A Montreal landmark returns to the care of Montrealers

After more than 350 years, the Religious Hospitallers in Montreal enter a new phase of care: sharing with Montrealers as guardians of their site by Hôtel-Dieu, the Cité-des-Hospitalières.

Home of the Religious Hospitallers of Saint Joseph will be opened up as shared public space

A new chapter for a Montreal landmark

CBC News Montreal

2 months ago
4:23
After more than 350 years, the Religious Hospitallers of Saint Joseph in Montreal enter a new phase of providing care: sharing with Montrealers the guardianship of their site by Hôtel-Dieu hospital, the Cité-des-Hospitalières. 4:23

On the flank of Mount Royal and along a busy stretch of road, stands a walled property most people would instantly recognize, but few have explored themselves.

Inside those walls there are gardens, greenery and all the outbuildings that surround Montreal's oldest hospital.

It's a landmark in a city of landmarks and it's one that's about to become open to all Montrealers. 

The city bought the site in 2017. In partnership with the social economy enterprise Entremise, it's transitioning the site into a shared public space, the Cité-des-Hospitalières.

"We want to spring up a community of occupants that will take over as custodians of this incredible heritage site," said Philémon Gravel, director and co-founder of Entremise.

Until the mid-20th century, the Religious Hospitallers were responsible for the pharmacy at Hôtel-Dieu de Montréal. (Archives des Hospitalières de Saint-Joseph de Montréal)

In 1659, the first three Religious Hospitallers of Saint Joseph arrived from La Flèche, France to help Jeanne Mance run Hôtel-Dieu de Montréal (de Ville-Marie at the time), the hospital she had founded and the city's first.

Over the next three centuries — until 1973 — members of the congregation would continue to run Hôtel-Dieu.

The Hospitallers founded nursing schools.
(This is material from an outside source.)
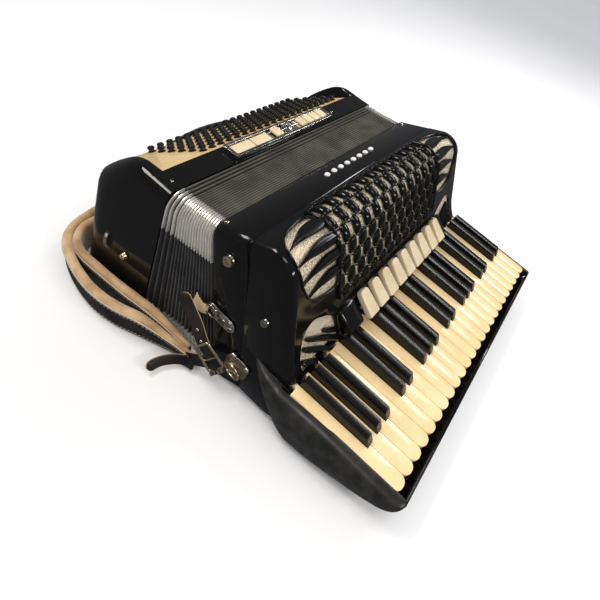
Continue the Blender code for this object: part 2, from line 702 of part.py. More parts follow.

They studied medication. They ran the hospital's pharmacy and were among the first pharmacists, known as apothicairesses in the 17th, 18th, and 19th centuries.

The Hospitallers' garden, circa 1950. The garden is located between Des Pins Avenue and Duluth Avenue. (Archives des Hospitalières de Saint-Joseph de Montréal)

"They were omnipresent at the heart of Montreal," said Sister Nicole Gaudet, Religious Hospitaller of Saint-Joseph. "They were women of faith: brave women, heroic women, women who gave of themselves absolutely."

In 1861, the Hospitallers and Hôtel-Dieu moved to their current location on Des Pins avenue.

Sister Nicole Gaudet, Religious Hospitaller of Saint-Joseph, was the last Hospitaller to work as a nurse at Montreal's Hôtel-Dieu hospital. (Charles Contant/CBC)

"This is a sacred place," said Sister Gaudet. "This place became sacred because it's where we reached out, where we welcomed. It was the place where nuns could come to revitalize, to better welcome the sick, the poor."

The idea behind the redeveloped site is to bring in social entrepreneurs, artists, students, community organizers, and to find new uses for the different spaces in the Cité.

The dozens of Hospitallers still living there will keep their private living quarters and an enclave of the garden.

The Cité-des-Hospitalières transitional use project is a heritage protection strategy, says Entremise's director and co-founder Philémon Gravel. (Entremise)

The chapel, some of the old bedrooms, the greenhouse, workspaces, and the communal room will find new vocations.

The first phase of the project begins this summer with an open call for proposals to care for the site through artistic practice or community gatherings and symposiums.

"It's a spirit that remains, so we want that spirit of giving of oneself, of openness, to remain," said Sister Gaudet.

"Our space, the garden, will return to Montrealers ... It's as if we were founded for Montreal, and it will return to Montrealers."